Another equity investment issue for the new LGPS funds could be the use of smart beta, or risk factor investing. Investment purists would argue that this is a form of active investment, although fees could be lower than traditional active investing. With risk factor investing or smart beta, investors aim to exploit risk factors such as value, growth, momentum, volatility or size. To gain exposure to a factor, a manager can tilt a portfolio by holding more stocks associated with, say, value, or the tendency for stocks with strong fundamentals in terms of cash flow, or price to the book value of assets, to appreciate over time. This can be done through what have been labelled smart beta strategies. Principal Global Investors managing director, Stephen Holt, commented: “Smart beta is merely an unbundling of traditional active management investment processes into more discreet risk premia, or betas.”
While equities and bonds are still important asset classes, investors have now added a wider range of assets and are ready to combine them in different ways. Larger LGPS funds are likely to use their size to invest in a range of alternative asset classes, such as private equity, hedge funds, real assets such as timber and farmland, or esoteric assets such as aircraft leasing, shipping, or litigation finance. As well as investing directly, funds could invest via an opportunistic bucket, or by giving managers a multi-asset mandate.
Alternative assets can also be used within fixed income, or liability hedging portfolios. Given the low returns on core fixed income, investors are now looking at private debt, or loans directly from an asset manager to corporates requiring finance. Asset-backed securities, real estate and infrastructure debt, or mezzanine finance could also be added to alternative fixed income allocations. On the growth side of the equation, as they need to find a mix of capital growth and income, with diversification benefits if possible, assets such as student accommodation, social housing, direct real estate, long lease property or ground rents, could be useful additions to investment portfolios. Already, pension funds such as Greater Manchester are looking at affordable housing as an infrastructure asset which also benefits the local population.

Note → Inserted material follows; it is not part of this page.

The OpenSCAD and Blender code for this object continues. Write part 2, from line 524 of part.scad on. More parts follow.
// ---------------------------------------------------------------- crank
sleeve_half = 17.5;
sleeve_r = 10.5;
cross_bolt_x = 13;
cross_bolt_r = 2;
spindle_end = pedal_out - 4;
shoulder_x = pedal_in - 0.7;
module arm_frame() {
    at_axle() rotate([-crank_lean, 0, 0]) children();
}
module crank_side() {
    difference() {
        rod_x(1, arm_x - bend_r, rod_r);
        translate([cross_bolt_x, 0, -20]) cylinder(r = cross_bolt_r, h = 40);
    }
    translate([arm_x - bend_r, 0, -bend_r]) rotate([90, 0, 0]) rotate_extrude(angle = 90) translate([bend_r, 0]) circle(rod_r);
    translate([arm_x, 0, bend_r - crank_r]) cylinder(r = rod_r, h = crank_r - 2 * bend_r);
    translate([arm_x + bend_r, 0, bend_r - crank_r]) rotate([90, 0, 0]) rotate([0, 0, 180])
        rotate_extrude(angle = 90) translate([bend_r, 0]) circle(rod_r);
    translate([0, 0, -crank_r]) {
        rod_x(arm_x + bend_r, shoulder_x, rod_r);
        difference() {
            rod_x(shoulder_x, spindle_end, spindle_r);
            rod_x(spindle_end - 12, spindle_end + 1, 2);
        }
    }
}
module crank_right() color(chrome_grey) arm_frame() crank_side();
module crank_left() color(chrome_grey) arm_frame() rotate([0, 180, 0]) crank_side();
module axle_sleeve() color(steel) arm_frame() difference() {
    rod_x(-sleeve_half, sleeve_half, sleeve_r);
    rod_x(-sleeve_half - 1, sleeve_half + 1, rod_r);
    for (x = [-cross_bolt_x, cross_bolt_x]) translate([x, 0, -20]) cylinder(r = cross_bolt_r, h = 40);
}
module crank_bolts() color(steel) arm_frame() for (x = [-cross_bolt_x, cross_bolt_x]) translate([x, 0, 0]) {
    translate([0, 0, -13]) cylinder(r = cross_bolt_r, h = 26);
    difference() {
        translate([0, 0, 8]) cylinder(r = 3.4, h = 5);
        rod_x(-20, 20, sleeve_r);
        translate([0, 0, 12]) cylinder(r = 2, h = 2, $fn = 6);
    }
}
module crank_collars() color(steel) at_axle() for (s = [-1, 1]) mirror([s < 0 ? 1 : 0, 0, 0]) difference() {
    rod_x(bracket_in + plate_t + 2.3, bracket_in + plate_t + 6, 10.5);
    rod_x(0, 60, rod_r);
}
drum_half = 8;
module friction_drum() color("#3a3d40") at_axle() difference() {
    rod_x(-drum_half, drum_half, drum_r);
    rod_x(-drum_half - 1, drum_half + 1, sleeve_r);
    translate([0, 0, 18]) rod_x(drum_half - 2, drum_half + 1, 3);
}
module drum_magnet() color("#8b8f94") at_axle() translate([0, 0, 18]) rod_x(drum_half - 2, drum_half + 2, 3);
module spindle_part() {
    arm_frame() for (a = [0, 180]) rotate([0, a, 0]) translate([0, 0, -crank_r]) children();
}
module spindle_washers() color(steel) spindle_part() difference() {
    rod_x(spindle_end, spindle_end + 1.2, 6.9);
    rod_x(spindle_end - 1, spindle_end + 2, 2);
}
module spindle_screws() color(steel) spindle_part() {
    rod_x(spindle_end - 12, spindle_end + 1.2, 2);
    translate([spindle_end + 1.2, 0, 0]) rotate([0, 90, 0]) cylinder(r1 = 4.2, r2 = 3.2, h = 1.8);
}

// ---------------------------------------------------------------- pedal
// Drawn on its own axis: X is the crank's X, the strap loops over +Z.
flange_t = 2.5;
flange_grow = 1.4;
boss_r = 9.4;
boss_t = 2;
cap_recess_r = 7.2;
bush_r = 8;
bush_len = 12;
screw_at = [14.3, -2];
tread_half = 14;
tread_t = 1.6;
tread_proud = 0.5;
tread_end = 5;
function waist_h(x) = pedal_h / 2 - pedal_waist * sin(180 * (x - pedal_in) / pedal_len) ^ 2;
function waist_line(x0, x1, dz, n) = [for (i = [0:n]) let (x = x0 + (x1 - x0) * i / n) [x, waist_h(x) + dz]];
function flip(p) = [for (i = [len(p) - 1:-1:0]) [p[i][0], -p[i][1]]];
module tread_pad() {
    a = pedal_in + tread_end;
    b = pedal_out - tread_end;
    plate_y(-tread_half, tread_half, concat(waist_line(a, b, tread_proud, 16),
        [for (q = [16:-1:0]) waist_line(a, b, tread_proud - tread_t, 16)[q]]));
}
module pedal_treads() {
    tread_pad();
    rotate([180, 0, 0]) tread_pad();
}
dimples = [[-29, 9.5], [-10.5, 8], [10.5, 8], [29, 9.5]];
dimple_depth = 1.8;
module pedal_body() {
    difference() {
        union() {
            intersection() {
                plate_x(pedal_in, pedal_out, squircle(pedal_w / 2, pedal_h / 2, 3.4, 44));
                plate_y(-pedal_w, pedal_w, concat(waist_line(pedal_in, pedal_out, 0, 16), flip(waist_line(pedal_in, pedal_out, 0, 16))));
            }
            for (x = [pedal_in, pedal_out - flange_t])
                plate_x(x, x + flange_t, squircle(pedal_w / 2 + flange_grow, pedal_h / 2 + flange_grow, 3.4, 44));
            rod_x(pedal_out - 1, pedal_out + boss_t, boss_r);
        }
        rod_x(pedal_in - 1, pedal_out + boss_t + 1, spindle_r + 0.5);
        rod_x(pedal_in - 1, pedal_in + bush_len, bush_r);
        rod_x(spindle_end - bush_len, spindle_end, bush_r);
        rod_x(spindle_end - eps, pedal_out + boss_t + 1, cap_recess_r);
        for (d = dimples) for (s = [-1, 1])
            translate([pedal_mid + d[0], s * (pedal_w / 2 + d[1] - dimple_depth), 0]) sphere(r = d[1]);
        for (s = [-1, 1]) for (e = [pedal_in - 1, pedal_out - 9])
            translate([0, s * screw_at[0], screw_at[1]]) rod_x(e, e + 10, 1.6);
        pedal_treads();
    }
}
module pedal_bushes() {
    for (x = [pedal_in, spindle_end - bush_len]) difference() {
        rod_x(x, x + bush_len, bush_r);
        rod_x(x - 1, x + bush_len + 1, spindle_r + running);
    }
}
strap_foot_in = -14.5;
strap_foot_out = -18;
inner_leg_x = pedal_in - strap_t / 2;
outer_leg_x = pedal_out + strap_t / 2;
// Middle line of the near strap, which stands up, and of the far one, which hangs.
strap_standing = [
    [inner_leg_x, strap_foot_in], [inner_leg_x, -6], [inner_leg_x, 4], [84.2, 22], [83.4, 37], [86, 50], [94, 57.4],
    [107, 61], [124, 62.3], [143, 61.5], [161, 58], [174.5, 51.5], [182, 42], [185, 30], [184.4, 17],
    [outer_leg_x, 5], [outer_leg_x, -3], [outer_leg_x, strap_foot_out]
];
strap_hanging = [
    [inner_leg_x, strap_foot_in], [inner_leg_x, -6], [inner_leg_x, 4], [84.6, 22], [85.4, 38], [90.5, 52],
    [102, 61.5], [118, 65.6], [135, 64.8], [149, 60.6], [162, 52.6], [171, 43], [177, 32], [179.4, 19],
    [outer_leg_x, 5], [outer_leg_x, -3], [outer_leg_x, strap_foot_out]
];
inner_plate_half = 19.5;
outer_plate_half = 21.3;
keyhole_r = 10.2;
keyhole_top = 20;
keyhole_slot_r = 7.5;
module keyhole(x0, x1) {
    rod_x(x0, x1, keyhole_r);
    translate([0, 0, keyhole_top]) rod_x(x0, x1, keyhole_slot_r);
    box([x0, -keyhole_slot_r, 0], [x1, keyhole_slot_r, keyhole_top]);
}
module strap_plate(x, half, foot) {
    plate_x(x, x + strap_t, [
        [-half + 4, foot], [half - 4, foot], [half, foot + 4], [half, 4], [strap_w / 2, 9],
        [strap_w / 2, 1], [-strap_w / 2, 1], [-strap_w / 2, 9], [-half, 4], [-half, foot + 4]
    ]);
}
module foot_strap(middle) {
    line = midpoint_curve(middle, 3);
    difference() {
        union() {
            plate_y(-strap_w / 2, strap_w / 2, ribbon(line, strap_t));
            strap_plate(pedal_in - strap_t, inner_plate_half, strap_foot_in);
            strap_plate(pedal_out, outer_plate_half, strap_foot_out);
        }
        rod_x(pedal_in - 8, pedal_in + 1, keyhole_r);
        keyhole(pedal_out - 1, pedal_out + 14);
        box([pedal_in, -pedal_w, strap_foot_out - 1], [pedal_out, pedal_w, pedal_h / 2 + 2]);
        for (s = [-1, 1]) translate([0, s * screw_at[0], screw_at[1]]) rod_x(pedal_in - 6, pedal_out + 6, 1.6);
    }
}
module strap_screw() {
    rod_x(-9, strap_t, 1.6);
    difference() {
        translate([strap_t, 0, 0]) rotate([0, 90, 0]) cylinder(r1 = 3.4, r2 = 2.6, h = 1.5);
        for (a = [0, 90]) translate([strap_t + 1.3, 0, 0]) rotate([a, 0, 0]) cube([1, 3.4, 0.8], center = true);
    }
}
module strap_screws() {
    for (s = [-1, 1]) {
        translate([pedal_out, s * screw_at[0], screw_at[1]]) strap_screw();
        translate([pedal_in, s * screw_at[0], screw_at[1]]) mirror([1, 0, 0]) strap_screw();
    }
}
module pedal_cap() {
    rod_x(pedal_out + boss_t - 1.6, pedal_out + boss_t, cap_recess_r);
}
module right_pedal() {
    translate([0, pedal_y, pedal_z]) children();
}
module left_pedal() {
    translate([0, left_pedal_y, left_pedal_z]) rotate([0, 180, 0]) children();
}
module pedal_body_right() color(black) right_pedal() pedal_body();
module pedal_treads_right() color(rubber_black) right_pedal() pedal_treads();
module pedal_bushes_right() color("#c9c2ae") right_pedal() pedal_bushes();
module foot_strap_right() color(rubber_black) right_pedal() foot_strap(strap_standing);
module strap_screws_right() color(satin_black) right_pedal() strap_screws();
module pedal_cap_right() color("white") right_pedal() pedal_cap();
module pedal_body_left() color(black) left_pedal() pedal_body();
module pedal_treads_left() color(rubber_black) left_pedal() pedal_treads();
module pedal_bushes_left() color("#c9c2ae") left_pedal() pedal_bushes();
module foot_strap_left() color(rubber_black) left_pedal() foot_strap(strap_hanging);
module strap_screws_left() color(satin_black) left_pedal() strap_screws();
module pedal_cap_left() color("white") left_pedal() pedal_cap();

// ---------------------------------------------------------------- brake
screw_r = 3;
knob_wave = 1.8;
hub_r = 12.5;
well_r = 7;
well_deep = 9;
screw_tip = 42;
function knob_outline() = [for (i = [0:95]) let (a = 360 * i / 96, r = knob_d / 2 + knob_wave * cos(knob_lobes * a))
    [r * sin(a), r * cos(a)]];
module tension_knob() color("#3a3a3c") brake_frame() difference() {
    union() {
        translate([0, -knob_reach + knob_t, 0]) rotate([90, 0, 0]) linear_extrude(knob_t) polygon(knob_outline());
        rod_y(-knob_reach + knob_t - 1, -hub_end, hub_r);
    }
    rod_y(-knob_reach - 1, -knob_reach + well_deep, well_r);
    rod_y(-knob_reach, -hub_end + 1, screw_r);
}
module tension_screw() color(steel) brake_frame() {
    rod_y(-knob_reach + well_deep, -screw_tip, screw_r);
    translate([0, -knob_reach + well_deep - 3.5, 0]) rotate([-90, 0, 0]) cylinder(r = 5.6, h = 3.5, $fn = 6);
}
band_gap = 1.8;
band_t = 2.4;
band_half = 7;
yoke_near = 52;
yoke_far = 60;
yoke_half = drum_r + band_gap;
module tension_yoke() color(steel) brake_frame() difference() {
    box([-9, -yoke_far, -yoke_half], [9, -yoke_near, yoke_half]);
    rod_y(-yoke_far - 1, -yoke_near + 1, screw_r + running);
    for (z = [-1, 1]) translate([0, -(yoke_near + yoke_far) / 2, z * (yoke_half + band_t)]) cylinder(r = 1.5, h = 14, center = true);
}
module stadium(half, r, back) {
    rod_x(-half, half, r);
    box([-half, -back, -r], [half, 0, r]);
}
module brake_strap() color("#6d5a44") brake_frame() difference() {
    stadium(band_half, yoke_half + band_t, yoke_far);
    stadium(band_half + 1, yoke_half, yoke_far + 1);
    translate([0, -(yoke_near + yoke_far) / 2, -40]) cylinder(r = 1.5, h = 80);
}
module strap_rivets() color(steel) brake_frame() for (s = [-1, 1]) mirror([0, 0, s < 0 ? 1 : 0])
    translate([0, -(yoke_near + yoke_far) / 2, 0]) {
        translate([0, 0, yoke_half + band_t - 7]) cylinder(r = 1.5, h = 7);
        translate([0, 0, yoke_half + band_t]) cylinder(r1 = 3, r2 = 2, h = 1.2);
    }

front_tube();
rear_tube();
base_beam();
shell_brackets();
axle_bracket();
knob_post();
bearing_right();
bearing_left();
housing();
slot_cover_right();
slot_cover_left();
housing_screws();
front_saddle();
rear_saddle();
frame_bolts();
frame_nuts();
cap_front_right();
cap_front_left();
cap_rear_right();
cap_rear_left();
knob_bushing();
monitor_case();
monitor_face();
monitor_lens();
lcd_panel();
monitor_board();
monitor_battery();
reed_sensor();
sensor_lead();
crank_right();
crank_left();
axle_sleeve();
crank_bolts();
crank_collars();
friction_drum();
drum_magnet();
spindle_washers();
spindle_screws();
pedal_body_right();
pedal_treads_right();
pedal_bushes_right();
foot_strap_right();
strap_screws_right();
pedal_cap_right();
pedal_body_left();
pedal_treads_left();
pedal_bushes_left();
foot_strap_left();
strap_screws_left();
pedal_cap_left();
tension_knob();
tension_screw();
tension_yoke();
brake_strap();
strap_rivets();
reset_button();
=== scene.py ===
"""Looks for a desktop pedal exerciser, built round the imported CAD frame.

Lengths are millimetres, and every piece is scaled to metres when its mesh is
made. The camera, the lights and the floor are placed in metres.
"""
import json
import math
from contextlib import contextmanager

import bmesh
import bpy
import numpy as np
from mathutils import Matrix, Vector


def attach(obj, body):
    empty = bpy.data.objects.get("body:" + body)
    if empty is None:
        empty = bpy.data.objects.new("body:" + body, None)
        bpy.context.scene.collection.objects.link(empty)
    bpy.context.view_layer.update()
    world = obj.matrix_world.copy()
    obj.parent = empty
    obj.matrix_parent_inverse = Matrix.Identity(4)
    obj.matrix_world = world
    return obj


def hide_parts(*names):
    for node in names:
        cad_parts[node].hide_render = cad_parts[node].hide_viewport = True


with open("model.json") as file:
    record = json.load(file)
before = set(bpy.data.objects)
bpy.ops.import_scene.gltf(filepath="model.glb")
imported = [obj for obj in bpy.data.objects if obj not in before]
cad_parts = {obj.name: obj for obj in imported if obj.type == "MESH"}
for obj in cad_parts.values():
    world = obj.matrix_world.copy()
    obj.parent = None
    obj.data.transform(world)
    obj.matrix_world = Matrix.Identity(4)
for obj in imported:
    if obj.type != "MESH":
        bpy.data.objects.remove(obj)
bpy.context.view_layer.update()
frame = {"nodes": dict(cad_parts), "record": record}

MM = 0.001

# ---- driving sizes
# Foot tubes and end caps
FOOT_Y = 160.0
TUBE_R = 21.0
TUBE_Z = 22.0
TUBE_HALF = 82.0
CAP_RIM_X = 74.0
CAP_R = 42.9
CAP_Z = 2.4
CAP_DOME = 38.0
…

Another important strand has been added to ESG integration with the growing importance of climate change risk. Local authority funds now face questions over their investments in fossil fuels and after the Paris climate change talks at the end of 2015, it is widely expected that institutional investors will have to play their part in efforts to limit global warming. This may take the form of reducing exposure to fossil fuel assets, or by funds reducing their overall carbon footprint. Investing more in renewable energy or social impact assets, or green bonds, could all be a part of this.
Given these factors, we can expect to see the new LGPS asset pools move away from the traditional 60:40 mix of equities and bonds over time, with increased allocations to alternatives and also infrastructure. Maybe in a few years’ time, we will be talking about 50:25:25 portfolios, or some other configuration. In any event, it will be interesting to see what emerges from the asset pooling process and the latest set of LGPS valuations.